WORK TO COMPLETE:
Reproduce every record below exactly as it appears.

RECORDS TO USE:
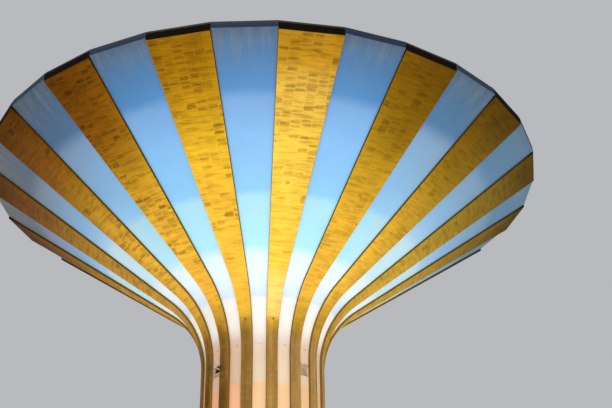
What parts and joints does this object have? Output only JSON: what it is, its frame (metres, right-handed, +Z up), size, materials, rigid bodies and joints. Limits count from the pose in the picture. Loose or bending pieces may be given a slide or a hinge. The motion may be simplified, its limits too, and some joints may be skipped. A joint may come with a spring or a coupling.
{
  "type": "striped concrete water tower, 1:10 scale model",
  "caption": "Mushroom-shaped concrete water tower: a ribbed round shaft that spreads into a wide conical bowl with painted stripes, under a shallow roof.",
  "frame": {"origin": "on the ground, in the middle of the shaft's foot", "axes": "+Z up along the tower's axis; -Y towards the panel with the door; +X to the right of it"},
  "size_m": [5.6726, 5.6726, 6.1008],
  "materials": {
    "rib_concrete": "board-marked bare concrete, ochre brown, rough and stained",
    "panel_paint": "smooth painted concrete in bands from blue at the rim through white to peach low on the shaft, matt",
    "plain_concrete": "plain weathered concrete",
    "louvre_paint": "dull grey-brown painted steel",
    "door_paint": "grey painted steel, worn at the edges"
  },
  "bodies": {
    "root": {"panel_01": "panel_paint", "panel_02": "panel_paint", "panel_03": "panel_paint", "panel_04": "panel_paint", "panel_05": "panel_paint", "panel_06": "panel_paint", "panel_07": "panel_paint", "panel_08": "panel_paint", "panel_09": "panel_paint", "panel_10": "panel_paint", "panel_11": "panel_paint", "panel_12": "panel_paint", "panel_13": "panel_paint", "panel_14": "panel_paint", "panel_15": "panel_paint", "panel_16": "panel_paint", "rib_01": "rib_concrete", "rib_02": "rib_concrete", "rib_03": "rib_concrete", "rib_04": "rib_concrete", "rib_05": "rib_concrete", "rib_06": "rib_concrete", "rib_07": "rib_concrete", "rib_08": "rib_concrete", "rib_09": "rib_concrete", "rib_10": "rib_concrete", "rib_11": "rib_concrete", "rib_12": "rib_concrete", "rib_13": "rib_concrete", "rib_14": "rib_concrete", "rib_15": "rib_concrete", "rib_16": "rib_concrete", "louvre_03": "louvre_paint", "louvre_07": "louvre_paint", "louvre_11": "louvre_paint", "louvre_15": "louvre_paint", "door_frame": "door_paint", "door_leaf": "door_paint", "ground_floor": "plain_concrete", "tank_floor": "plain_concrete", "roof_quarter_1": "plain_concrete", "roof_quarter_2": "plain_concrete", "roof_quarter_3": "plain_concrete", "roof_quarter_4": "plain_concrete", "turret_wall": "plain_concrete", "turret_roof": "plain_concrete"}
  },
  "joints": []
}
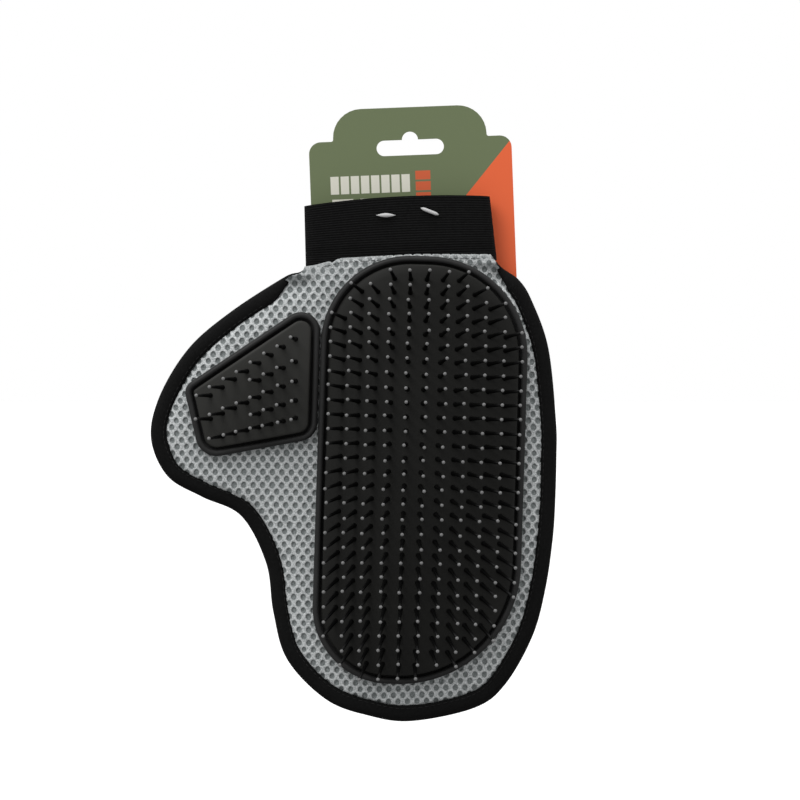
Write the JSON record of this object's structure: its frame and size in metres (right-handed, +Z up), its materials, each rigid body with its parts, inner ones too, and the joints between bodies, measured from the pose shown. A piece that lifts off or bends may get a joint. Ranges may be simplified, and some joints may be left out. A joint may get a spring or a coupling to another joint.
{
  "type": "pet grooming glove on header card",
  "caption": "Mitten of air mesh with domed pin pads on palm and thumb and an elastic cuff, tagged to a slotted header card.",
  "frame": {"origin": "centre of the half-round hump in the header card's hang slot, half way through the board", "axes": "+Z up, +Y out of the back of the card, -Y the way the pins point, +X towards the little-finger side of the glove"},
  "size_m": [0.1911, 0.0465, 0.2905],
  "materials": {
    "card_board": "coated printed board, satin, olive green and orange",
    "air_mesh": "grey polyester air mesh with staggered oval holes",
    "lining": "dark tricot lining",
    "binding": "black woven binding tape, rolled",
    "elastic": "black ribbed elastic",
    "tag_nylon": "milky nylon",
    "pad_rim": "black moulded rubber, satin",
    "cushion_rubber": "black rubber membrane, matt",
    "foam": "soft grey foam",
    "pin_shaft": "black nylon",
    "pin_tip": "grey ball tip"
  },
  "bodies": {
    "card": {"header_card": "card_board"},
    "palm": {"palm_mesh": "air_mesh", "palm_lining": "lining", "rear_mesh": "air_mesh", "rear_lining": "lining", "palm_binding": "binding", "wrist_cuff": "elastic", "tag_fasteners": "tag_nylon", "palm_pad_base": "pad_rim"},
    "palm_pad": {"palm_cushion": "cushion_rubber", "palm_foam": "foam", "palm_pins_1": "pin_shaft", "palm_pins_2": "pin_shaft", "palm_pins_3": "pin_shaft", "palm_pins_4": "pin_shaft", "palm_pins_5": "pin_shaft", "palm_pins_6": "pin_shaft", "palm_pins_7": "pin_shaft", "palm_pins_8": "pin_shaft", "palm_pins_9": "pin_shaft", "palm_pins_10": "pin_shaft", "palm_pins_11": "pin_shaft", "palm_pin_tips_1": "pin_tip", "palm_pin_tips_2": "pin_tip", "palm_pin_tips_3": "pin_tip", "palm_pin_tips_4": "pin_tip", "palm_pin_tips_5": "pin_tip", "palm_pin_tips_6": "pin_tip", "palm_pin_tips_7": "pin_tip", "palm_pin_tips_8": "pin_tip", "palm_pin_tips_9": "pin_tip", "palm_pin_tips_10": "pin_tip", "palm_pin_tips_11": "pin_tip"},
    "thumb": {"thumb_mesh": "air_mesh", "thumb_lining": "lining", "thumb_rear_mesh": "air_mesh", "thumb_rear_lining": "lining", "thumb_binding": "binding", "thumb_pad_base": "pad_rim"},
    "thumb_pad": {"thumb_cushion": "cushion_rubber", "thumb_foam": "foam", "thumb_pins_1": "pin_shaft", "thumb_pins_2": "pin_shaft", "thumb_pins_3": "pin_shaft", "thumb_pins_4": "pin_shaft", "thumb_pins_5": "pin_shaft", "thumb_pin_tips_1": "pin_tip", "thumb_pin_tips_2": "pin_tip", "thumb_pin_tips_3": "pin_tip", "thumb_pin_tips_4": "pin_tip", "thumb_pin_tips_5": "pin_tip"}
  },
  "joints": [
    {"name": "glove_swing", "type": "hinge", "parent": "card", "child": "palm", "pos_m": [0, 0.0011, -0.0354], "axis": [-1, 0, 0], "range_deg": [0, 14]},
    {"name": "thumb_fold", "type": "hinge", "parent": "palm", "child": "thumb", "pos_m": [-0.042, -0.0203, -0.12], "axis": [0, 0, 1], "range_deg": [0, 30], "stiffness_Nm_per_rad": 0.03},
    {"name": "palm_pad_press", "type": "slide", "parent": "palm", "child": "palm_pad", "axis": [0, 1, 0], "range_m": [0, 0.0015], "stiffness_N_per_m": 3000},
    {"name": "thumb_pad_press", "type": "slide", "parent": "thumb", "child": "thumb_pad", "axis": [0, 1, 0], "range_m": [0, 0.0015], "stiffness_N_per_m": 1500}
  ]
}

RESPONSE TO THE EXERCISE:
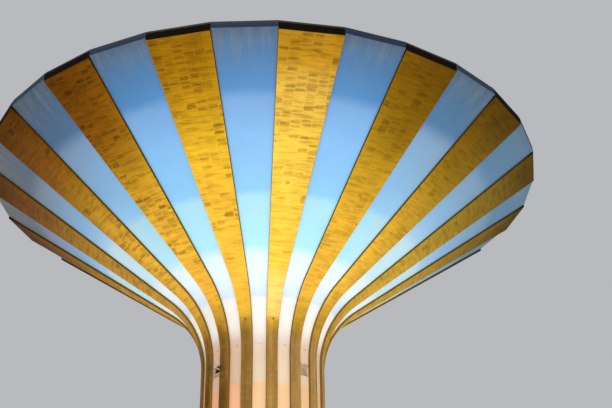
What parts and joints does this object have? Output only JSON: what it is, its frame (metres, right-handed, +Z up), size, materials, rigid bodies and joints. Limits count from the pose in the picture. Loose or bending pieces may be given a slide or a hinge. The motion may be simplified, its limits too, and some joints may be skipped. A joint may come with a spring or a coupling.
{
  "type": "striped concrete water tower, 1:10 scale model",
  "caption": "Mushroom-shaped concrete water tower: a ribbed round shaft that spreads into a wide conical bowl with painted stripes, under a shallow roof.",
  "frame": {"origin": "on the ground, in the middle of the shaft's foot", "axes": "+Z up along the tower's axis; -Y towards the panel with the door; +X to the right of it"},
  "size_m": [5.6726, 5.6726, 6.1008],
  "materials": {
    "rib_concrete": "board-marked bare concrete, ochre brown, rough and stained",
    "panel_paint": "smooth painted concrete in bands from blue at the rim through white to peach low on the shaft, matt",
    "plain_concrete": "plain weathered concrete",
    "louvre_paint": "dull grey-brown painted steel",
    "door_paint": "grey painted steel, worn at the edges"
  },
  "bodies": {
    "root": {"panel_01": "panel_paint", "panel_02": "panel_paint", "panel_03": "panel_paint", "panel_04": "panel_paint", "panel_05": "panel_paint", "panel_06": "panel_paint", "panel_07": "panel_paint", "panel_08": "panel_paint", "panel_09": "panel_paint", "panel_10": "panel_paint", "panel_11": "panel_paint", "panel_12": "panel_paint", "panel_13": "panel_paint", "panel_14": "panel_paint", "panel_15": "panel_paint", "panel_16": "panel_paint", "rib_01": "rib_concrete", "rib_02": "rib_concrete", "rib_03": "rib_concrete", "rib_04": "rib_concrete", "rib_05": "rib_concrete", "rib_06": "rib_concrete", "rib_07": "rib_concrete", "rib_08": "rib_concrete", "rib_09": "rib_concrete", "rib_10": "rib_concrete", "rib_11": "rib_concrete", "rib_12": "rib_concrete", "rib_13": "rib_concrete", "rib_14": "rib_concrete", "rib_15": "rib_concrete", "rib_16": "rib_concrete", "louvre_03": "louvre_paint", "louvre_07": "louvre_paint", "louvre_11": "louvre_paint", "louvre_15": "louvre_paint", "door_frame": "door_paint", "door_leaf": "door_paint", "ground_floor": "plain_concrete", "tank_floor": "plain_concrete", "roof_quarter_1": "plain_concrete", "roof_quarter_2": "plain_concrete", "roof_quarter_3": "plain_concrete", "roof_quarter_4": "plain_concrete", "turret_wall": "plain_concrete", "turret_roof": "plain_concrete"}
  },
  "joints": []
}
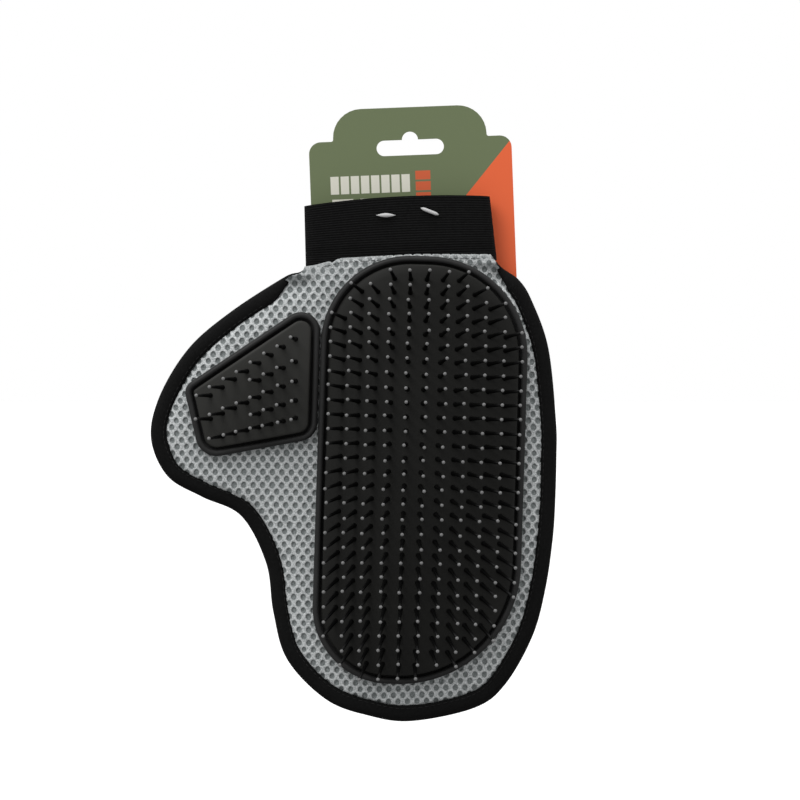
Write the JSON record of this object's structure: its frame and size in metres (right-handed, +Z up), its materials, each rigid body with its parts, inner ones too, and the joints between bodies, measured from the pose shown. A piece that lifts off or bends may get a joint. Ranges may be simplified, and some joints may be left out. A joint may get a spring or a coupling to another joint.
{
  "type": "pet grooming glove on header card",
  "caption": "Mitten of air mesh with domed pin pads on palm and thumb and an elastic cuff, tagged to a slotted header card.",
  "frame": {"origin": "centre of the half-round hump in the header card's hang slot, half way through the board", "axes": "+Z up, +Y out of the back of the card, -Y the way the pins point, +X towards the little-finger side of the glove"},
  "size_m": [0.1911, 0.0465, 0.2905],
  "materials": {
    "card_board": "coated printed board, satin, olive green and orange",
    "air_mesh": "grey polyester air mesh with staggered oval holes",
    "lining": "dark tricot lining",
    "binding": "black woven binding tape, rolled",
    "elastic": "black ribbed elastic",
    "tag_nylon": "milky nylon",
    "pad_rim": "black moulded rubber, satin",
    "cushion_rubber": "black rubber membrane, matt",
    "foam": "soft grey foam",
    "pin_shaft": "black nylon",
    "pin_tip": "grey ball tip"
  },
  "bodies": {
    "card": {"header_card": "card_board"},
    "palm": {"palm_mesh": "air_mesh", "palm_lining": "lining", "rear_mesh": "air_mesh", "rear_lining": "lining", "palm_binding": "binding", "wrist_cuff": "elastic", "tag_fasteners": "tag_nylon", "palm_pad_base": "pad_rim"},
    "palm_pad": {"palm_cushion": "cushion_rubber", "palm_foam": "foam", "palm_pins_1": "pin_shaft", "palm_pins_2": "pin_shaft", "palm_pins_3": "pin_shaft", "palm_pins_4": "pin_shaft", "palm_pins_5": "pin_shaft", "palm_pins_6": "pin_shaft", "palm_pins_7": "pin_shaft", "palm_pins_8": "pin_shaft", "palm_pins_9": "pin_shaft", "palm_pins_10": "pin_shaft", "palm_pins_11": "pin_shaft", "palm_pin_tips_1": "pin_tip", "palm_pin_tips_2": "pin_tip", "palm_pin_tips_3": "pin_tip", "palm_pin_tips_4": "pin_tip", "palm_pin_tips_5": "pin_tip", "palm_pin_tips_6": "pin_tip", "palm_pin_tips_7": "pin_tip", "palm_pin_tips_8": "pin_tip", "palm_pin_tips_9": "pin_tip", "palm_pin_tips_10": "pin_tip", "palm_pin_tips_11": "pin_tip"},
    "thumb": {"thumb_mesh": "air_mesh", "thumb_lining": "lining", "thumb_rear_mesh": "air_mesh", "thumb_rear_lining": "lining", "thumb_binding": "binding", "thumb_pad_base": "pad_rim"},
    "thumb_pad": {"thumb_cushion": "cushion_rubber", "thumb_foam": "foam", "thumb_pins_1": "pin_shaft", "thumb_pins_2": "pin_shaft", "thumb_pins_3": "pin_shaft", "thumb_pins_4": "pin_shaft", "thumb_pins_5": "pin_shaft", "thumb_pin_tips_1": "pin_tip", "thumb_pin_tips_2": "pin_tip", "thumb_pin_tips_3": "pin_tip", "thumb_pin_tips_4": "pin_tip", "thumb_pin_tips_5": "pin_tip"}
  },
  "joints": [
    {"name": "glove_swing", "type": "hinge", "parent": "card", "child": "palm", "pos_m": [0, 0.0011, -0.0354], "axis": [-1, 0, 0], "range_deg": [0, 14]},
    {"name": "thumb_fold", "type": "hinge", "parent": "palm", "child": "thumb", "pos_m": [-0.042, -0.0203, -0.12], "axis": [0, 0, 1], "range_deg": [0, 30], "stiffness_Nm_per_rad": 0.03},
    {"name": "palm_pad_press", "type": "slide", "parent": "palm", "child": "palm_pad", "axis": [0, 1, 0], "range_m": [0, 0.0015], "stiffness_N_per_m": 3000},
    {"name": "thumb_pad_press", "type": "slide", "parent": "thumb", "child": "thumb_pad", "axis": [0, 1, 0], "range_m": [0, 0.0015], "stiffness_N_per_m": 1500}
  ]
}